» **DIRECTIONS FOR THIS TASK**:
Return the listing word for word, as given.

» **DATASET EXTRACT**:
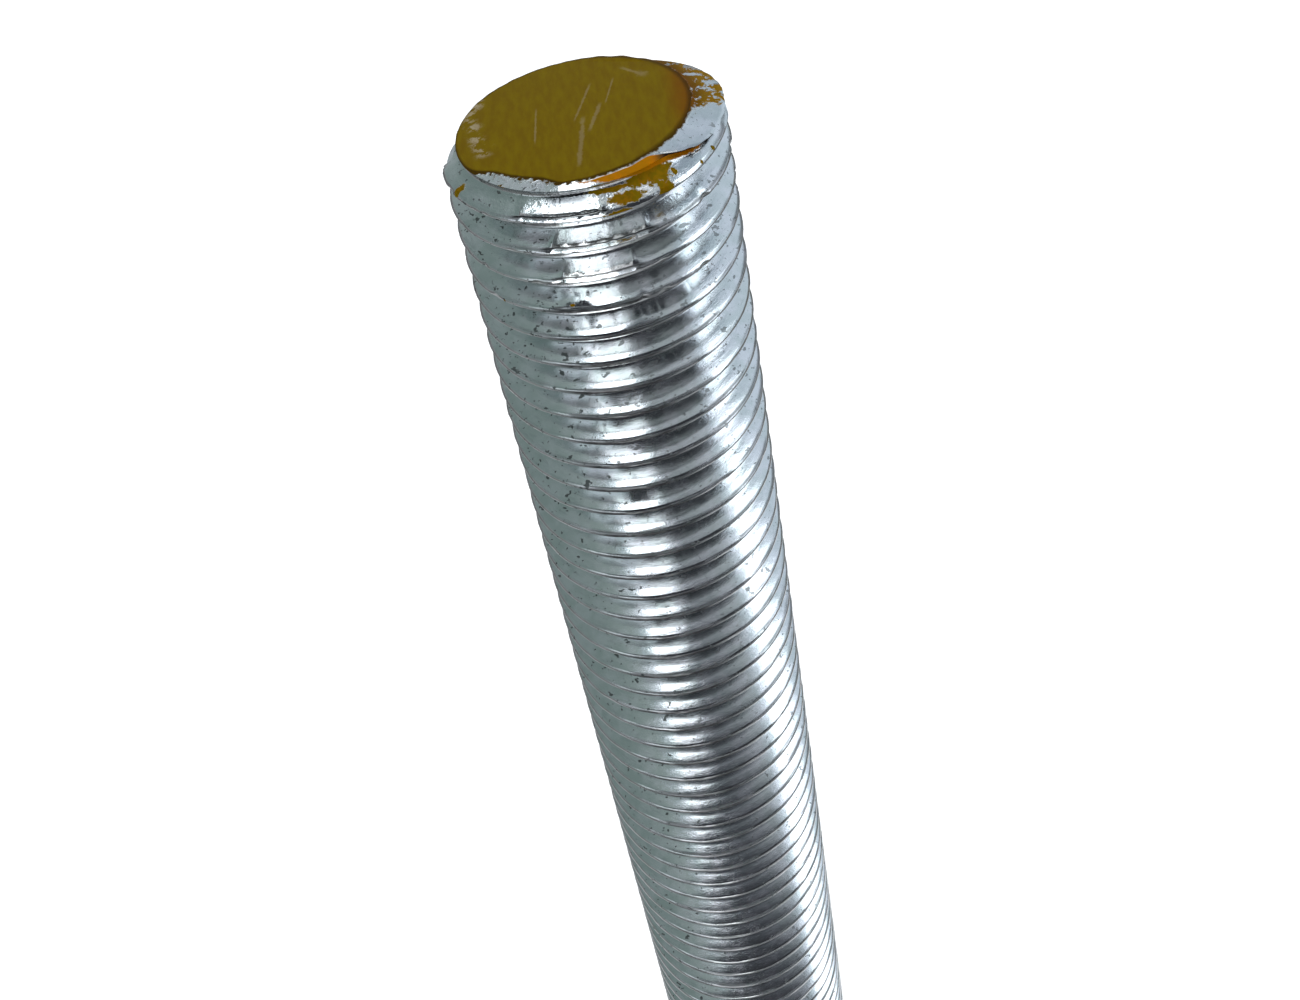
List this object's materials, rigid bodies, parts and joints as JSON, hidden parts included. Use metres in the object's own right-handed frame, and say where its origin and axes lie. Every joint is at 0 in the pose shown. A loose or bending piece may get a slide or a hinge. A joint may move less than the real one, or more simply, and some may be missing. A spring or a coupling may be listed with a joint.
{
  "type": "threaded rod",
  "caption": "Threaded rod with a coarse metric thread over its whole length, zinc plated, with the upper end painted yellow.",
  "frame": {"origin": "on the rod's axis, in the middle of the lower cut end", "axes": "+Z along the rod, from the plain lower end to the painted upper end; -Y is the side that faces the viewer"},
  "size_m": [0.024, 0.024, 0.2008],
  "materials": {
    "zinc": "bright zinc plating"
  },
  "bodies": {
    "root": {"threaded_rod": "zinc"}
  },
  "joints": []
}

» **ANSWER TO THIS EXERCISE**:
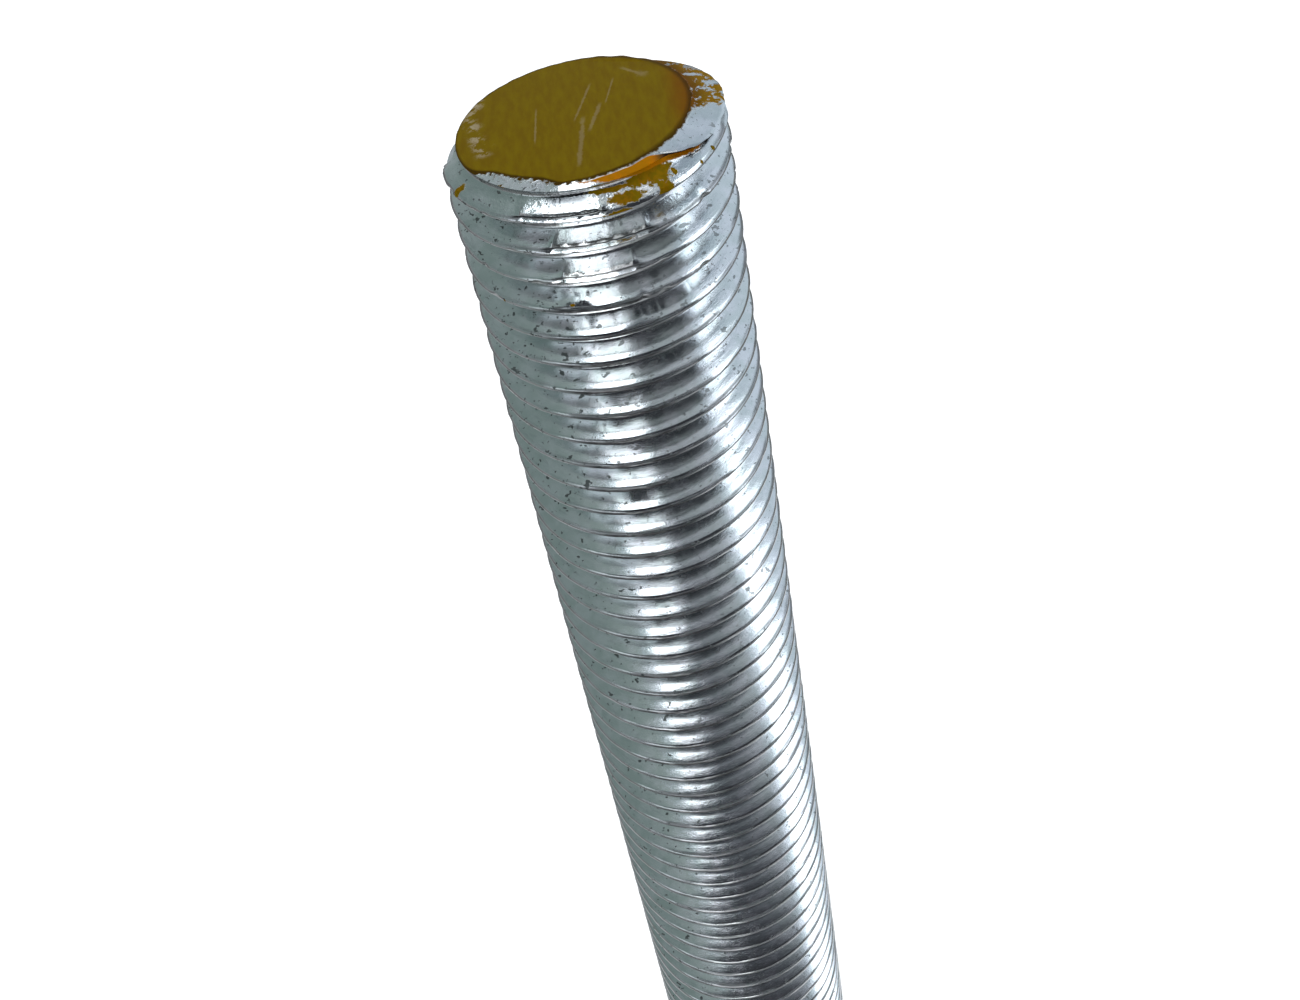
List this object's materials, rigid bodies, parts and joints as JSON, hidden parts included. Use metres in the object's own right-handed frame, and say where its origin and axes lie. Every joint is at 0 in the pose shown. A loose or bending piece may get a slide or a hinge. A joint may move less than the real one, or more simply, and some may be missing. A spring or a coupling may be listed with a joint.
{
  "type": "threaded rod",
  "caption": "Threaded rod with a coarse metric thread over its whole length, zinc plated, with the upper end painted yellow.",
  "frame": {"origin": "on the rod's axis, in the middle of the lower cut end", "axes": "+Z along the rod, from the plain lower end to the painted upper end; -Y is the side that faces the viewer"},
  "size_m": [0.024, 0.024, 0.2008],
  "materials": {
    "zinc": "bright zinc plating"
  },
  "bodies": {
    "root": {"threaded_rod": "zinc"}
  },
  "joints": []
}